Data
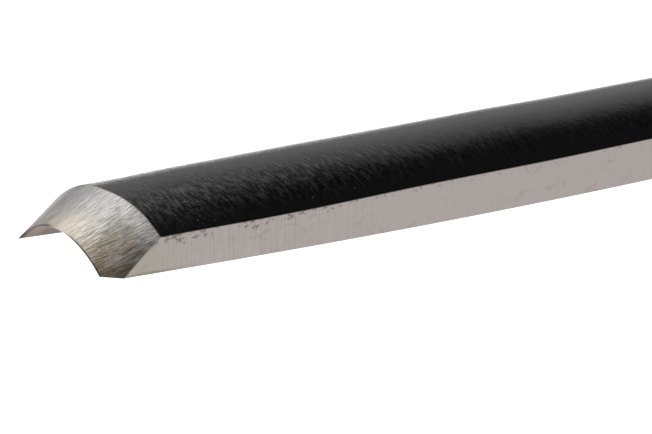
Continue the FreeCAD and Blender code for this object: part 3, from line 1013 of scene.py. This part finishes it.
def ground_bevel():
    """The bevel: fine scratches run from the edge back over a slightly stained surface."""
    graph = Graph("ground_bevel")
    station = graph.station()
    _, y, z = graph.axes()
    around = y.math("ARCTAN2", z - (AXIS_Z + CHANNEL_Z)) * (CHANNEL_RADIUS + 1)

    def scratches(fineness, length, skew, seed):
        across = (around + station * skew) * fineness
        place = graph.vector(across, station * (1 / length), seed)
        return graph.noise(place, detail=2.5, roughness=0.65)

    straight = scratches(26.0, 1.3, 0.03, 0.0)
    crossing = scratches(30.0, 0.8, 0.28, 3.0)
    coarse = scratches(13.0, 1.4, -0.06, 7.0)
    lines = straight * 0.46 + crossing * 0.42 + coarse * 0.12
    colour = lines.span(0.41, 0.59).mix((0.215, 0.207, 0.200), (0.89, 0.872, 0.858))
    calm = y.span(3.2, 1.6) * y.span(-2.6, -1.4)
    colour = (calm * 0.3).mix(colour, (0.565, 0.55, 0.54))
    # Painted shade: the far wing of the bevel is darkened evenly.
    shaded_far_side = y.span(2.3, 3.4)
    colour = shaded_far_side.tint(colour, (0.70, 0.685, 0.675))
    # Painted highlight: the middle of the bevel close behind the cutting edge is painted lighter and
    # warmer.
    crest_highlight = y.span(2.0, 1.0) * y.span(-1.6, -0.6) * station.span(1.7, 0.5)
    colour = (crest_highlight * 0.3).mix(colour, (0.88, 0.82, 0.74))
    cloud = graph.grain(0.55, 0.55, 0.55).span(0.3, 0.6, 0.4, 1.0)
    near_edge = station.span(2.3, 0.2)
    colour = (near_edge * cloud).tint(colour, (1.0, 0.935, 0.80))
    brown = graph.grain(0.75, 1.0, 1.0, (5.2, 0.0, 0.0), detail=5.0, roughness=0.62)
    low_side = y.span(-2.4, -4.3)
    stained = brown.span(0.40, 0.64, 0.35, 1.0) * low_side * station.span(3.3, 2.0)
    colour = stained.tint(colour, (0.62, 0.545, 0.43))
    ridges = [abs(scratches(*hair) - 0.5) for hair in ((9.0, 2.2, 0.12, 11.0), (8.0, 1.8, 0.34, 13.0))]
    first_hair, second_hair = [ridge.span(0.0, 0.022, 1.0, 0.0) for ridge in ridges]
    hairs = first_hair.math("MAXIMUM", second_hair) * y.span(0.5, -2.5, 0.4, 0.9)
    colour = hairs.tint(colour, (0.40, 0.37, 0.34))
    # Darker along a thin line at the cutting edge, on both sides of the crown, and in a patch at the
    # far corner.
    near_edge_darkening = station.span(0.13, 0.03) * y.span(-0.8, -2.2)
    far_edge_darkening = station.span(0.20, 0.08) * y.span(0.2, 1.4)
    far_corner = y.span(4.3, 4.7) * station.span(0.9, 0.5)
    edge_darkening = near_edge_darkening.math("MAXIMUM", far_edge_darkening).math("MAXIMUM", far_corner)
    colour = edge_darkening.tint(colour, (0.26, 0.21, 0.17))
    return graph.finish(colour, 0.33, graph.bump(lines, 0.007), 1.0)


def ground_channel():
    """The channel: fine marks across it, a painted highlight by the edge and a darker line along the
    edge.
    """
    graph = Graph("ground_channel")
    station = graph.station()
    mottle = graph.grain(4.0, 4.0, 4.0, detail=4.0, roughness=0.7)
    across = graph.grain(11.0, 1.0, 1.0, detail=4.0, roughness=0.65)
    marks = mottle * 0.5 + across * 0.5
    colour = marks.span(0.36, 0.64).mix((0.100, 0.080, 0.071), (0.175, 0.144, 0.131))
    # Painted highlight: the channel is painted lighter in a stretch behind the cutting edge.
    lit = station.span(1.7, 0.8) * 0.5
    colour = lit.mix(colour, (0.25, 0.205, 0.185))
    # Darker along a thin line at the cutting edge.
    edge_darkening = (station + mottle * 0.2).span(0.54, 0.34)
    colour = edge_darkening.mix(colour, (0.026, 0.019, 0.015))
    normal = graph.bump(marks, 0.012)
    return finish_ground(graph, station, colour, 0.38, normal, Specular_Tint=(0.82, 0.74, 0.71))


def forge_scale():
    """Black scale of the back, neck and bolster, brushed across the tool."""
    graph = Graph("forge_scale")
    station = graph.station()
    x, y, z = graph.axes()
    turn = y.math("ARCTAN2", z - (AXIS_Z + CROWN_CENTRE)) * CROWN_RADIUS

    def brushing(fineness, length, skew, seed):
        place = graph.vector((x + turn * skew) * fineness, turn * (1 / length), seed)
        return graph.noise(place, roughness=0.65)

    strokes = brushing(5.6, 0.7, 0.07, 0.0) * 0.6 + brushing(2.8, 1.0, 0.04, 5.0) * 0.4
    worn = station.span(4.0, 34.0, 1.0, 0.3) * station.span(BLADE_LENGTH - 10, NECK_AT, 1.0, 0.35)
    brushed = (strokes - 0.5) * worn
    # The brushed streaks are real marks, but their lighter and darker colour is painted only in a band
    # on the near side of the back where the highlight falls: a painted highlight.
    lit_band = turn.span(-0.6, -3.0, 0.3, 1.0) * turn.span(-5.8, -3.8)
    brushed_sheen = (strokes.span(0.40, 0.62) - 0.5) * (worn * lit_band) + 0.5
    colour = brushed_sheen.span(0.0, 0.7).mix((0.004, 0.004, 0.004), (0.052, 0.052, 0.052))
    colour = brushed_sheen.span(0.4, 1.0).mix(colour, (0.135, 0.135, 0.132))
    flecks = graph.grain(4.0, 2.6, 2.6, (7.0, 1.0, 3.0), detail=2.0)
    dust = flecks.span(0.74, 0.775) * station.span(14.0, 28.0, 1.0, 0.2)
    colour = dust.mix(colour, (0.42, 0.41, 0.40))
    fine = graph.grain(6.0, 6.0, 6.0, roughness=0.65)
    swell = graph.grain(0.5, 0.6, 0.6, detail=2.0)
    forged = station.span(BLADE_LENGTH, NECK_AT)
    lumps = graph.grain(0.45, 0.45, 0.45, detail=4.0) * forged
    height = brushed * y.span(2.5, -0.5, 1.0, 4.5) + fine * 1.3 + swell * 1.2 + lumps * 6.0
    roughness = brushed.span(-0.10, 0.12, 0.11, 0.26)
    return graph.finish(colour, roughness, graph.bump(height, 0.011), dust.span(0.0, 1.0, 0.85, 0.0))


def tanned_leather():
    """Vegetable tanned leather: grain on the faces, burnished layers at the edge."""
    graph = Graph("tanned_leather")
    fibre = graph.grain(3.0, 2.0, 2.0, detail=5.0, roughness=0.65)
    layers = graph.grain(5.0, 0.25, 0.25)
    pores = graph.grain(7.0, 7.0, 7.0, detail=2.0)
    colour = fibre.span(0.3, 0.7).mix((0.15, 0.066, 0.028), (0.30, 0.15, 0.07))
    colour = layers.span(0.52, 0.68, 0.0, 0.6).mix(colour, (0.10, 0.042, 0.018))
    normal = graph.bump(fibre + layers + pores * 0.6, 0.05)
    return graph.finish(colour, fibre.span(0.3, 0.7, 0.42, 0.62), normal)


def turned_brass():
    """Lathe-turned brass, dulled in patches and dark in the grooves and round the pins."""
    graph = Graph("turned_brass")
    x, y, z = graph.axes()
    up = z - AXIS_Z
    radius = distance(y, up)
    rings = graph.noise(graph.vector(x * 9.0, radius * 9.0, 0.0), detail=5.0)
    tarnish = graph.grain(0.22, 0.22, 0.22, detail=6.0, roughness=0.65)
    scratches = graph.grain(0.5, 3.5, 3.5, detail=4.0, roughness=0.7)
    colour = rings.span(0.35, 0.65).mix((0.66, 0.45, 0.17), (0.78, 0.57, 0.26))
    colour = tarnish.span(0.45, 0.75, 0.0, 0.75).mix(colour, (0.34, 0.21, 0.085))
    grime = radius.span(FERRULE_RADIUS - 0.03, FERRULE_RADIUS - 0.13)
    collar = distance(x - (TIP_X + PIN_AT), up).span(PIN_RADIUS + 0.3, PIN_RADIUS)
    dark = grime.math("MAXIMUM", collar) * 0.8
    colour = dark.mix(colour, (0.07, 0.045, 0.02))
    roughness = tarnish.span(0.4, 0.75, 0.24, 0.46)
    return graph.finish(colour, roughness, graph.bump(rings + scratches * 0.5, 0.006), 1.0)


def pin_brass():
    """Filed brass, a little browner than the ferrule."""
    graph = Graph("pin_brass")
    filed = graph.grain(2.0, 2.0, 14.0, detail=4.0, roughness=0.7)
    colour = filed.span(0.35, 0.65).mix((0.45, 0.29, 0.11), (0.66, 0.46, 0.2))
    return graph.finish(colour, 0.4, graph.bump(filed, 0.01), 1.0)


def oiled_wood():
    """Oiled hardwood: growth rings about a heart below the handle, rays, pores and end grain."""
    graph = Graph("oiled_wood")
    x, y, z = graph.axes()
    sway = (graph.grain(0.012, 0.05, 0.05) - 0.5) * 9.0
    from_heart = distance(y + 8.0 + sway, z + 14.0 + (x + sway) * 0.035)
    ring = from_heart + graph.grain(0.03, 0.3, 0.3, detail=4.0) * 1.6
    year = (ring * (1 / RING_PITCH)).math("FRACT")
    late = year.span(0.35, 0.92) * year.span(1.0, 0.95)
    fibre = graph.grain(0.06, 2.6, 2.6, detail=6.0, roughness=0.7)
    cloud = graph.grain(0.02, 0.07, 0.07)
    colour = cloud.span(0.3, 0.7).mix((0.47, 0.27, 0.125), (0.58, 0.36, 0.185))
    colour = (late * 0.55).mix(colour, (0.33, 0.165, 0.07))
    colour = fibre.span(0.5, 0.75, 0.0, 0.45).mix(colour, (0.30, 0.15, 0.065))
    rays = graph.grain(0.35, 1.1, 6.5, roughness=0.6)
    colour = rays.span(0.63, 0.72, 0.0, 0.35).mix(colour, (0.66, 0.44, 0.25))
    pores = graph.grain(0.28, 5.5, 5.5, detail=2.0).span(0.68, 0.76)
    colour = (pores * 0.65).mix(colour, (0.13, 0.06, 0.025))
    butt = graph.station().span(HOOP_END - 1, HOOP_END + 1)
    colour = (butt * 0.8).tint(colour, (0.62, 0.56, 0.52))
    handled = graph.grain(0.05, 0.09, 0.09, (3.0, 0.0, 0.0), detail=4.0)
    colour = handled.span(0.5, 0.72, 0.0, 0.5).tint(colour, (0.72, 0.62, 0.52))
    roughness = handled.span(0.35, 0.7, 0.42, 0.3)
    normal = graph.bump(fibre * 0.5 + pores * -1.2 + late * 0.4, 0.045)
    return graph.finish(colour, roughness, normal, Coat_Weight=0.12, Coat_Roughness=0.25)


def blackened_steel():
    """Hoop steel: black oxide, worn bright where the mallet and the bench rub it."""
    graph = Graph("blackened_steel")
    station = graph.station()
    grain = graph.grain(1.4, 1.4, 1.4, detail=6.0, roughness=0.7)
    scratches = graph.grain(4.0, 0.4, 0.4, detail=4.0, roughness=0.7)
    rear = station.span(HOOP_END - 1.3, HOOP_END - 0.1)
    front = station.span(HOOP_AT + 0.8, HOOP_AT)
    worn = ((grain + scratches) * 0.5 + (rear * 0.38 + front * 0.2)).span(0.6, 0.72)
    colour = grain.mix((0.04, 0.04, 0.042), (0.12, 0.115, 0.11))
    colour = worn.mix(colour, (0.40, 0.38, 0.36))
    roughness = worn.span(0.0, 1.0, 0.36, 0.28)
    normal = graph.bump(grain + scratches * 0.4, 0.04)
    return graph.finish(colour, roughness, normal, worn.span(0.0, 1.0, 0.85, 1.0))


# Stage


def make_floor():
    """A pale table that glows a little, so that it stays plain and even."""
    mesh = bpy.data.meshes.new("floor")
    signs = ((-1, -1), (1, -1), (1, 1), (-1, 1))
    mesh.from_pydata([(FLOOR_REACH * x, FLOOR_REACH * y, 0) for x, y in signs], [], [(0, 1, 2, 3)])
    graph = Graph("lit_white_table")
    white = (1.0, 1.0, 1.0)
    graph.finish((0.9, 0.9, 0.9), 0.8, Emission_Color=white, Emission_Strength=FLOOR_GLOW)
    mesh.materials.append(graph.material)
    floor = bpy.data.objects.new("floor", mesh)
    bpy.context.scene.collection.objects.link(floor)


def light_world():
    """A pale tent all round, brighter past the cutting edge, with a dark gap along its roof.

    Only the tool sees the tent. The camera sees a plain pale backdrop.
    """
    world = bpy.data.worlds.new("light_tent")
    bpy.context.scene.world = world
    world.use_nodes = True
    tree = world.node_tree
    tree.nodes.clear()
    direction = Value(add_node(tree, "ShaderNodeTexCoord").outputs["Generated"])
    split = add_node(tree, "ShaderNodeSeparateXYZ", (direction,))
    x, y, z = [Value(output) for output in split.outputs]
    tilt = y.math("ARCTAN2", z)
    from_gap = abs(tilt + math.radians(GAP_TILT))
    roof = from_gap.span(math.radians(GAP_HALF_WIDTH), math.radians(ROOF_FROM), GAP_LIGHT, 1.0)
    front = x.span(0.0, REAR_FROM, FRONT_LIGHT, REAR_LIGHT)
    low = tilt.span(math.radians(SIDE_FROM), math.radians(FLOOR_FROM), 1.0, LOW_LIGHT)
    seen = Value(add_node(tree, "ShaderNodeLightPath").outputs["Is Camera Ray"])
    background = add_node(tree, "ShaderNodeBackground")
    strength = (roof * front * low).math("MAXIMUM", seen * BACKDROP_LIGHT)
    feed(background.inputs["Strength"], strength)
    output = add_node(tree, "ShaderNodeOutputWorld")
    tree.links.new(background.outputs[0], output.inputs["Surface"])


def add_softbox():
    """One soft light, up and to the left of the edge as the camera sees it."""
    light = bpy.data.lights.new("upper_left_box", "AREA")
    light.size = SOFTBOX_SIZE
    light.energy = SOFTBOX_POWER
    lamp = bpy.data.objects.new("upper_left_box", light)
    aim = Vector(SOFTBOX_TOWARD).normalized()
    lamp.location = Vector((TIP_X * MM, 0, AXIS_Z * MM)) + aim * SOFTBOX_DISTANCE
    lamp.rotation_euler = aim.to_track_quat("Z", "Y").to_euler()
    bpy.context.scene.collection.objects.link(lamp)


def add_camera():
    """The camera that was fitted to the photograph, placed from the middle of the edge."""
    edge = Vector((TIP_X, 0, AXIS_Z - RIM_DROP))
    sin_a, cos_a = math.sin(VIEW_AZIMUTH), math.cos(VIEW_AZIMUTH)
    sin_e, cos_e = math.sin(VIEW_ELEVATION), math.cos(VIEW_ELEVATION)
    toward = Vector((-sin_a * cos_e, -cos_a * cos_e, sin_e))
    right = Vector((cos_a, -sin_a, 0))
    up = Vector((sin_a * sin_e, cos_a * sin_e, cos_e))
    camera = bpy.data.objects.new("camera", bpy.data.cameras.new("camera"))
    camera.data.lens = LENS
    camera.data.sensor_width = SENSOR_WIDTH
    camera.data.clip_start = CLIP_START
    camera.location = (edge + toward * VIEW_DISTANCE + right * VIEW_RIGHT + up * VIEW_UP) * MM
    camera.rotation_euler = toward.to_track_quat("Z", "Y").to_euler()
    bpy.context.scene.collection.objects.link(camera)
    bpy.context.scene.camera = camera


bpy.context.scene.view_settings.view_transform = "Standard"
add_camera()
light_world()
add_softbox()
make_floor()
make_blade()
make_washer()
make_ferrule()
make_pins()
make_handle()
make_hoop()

Work to complete
Return every line above in which the string "scene" occurs.

The solution
Continue the FreeCAD and Blender code for this object: part 3, from line 1013 of scene.py. This part finishes it.
    bpy.context.scene.collection.objects.link(floor)
    bpy.context.scene.world = world
    bpy.context.scene.collection.objects.link(lamp)
    bpy.context.scene.collection.objects.link(camera)
    bpy.context.scene.camera = camera
bpy.context.scene.view_settings.view_transform = "Standard"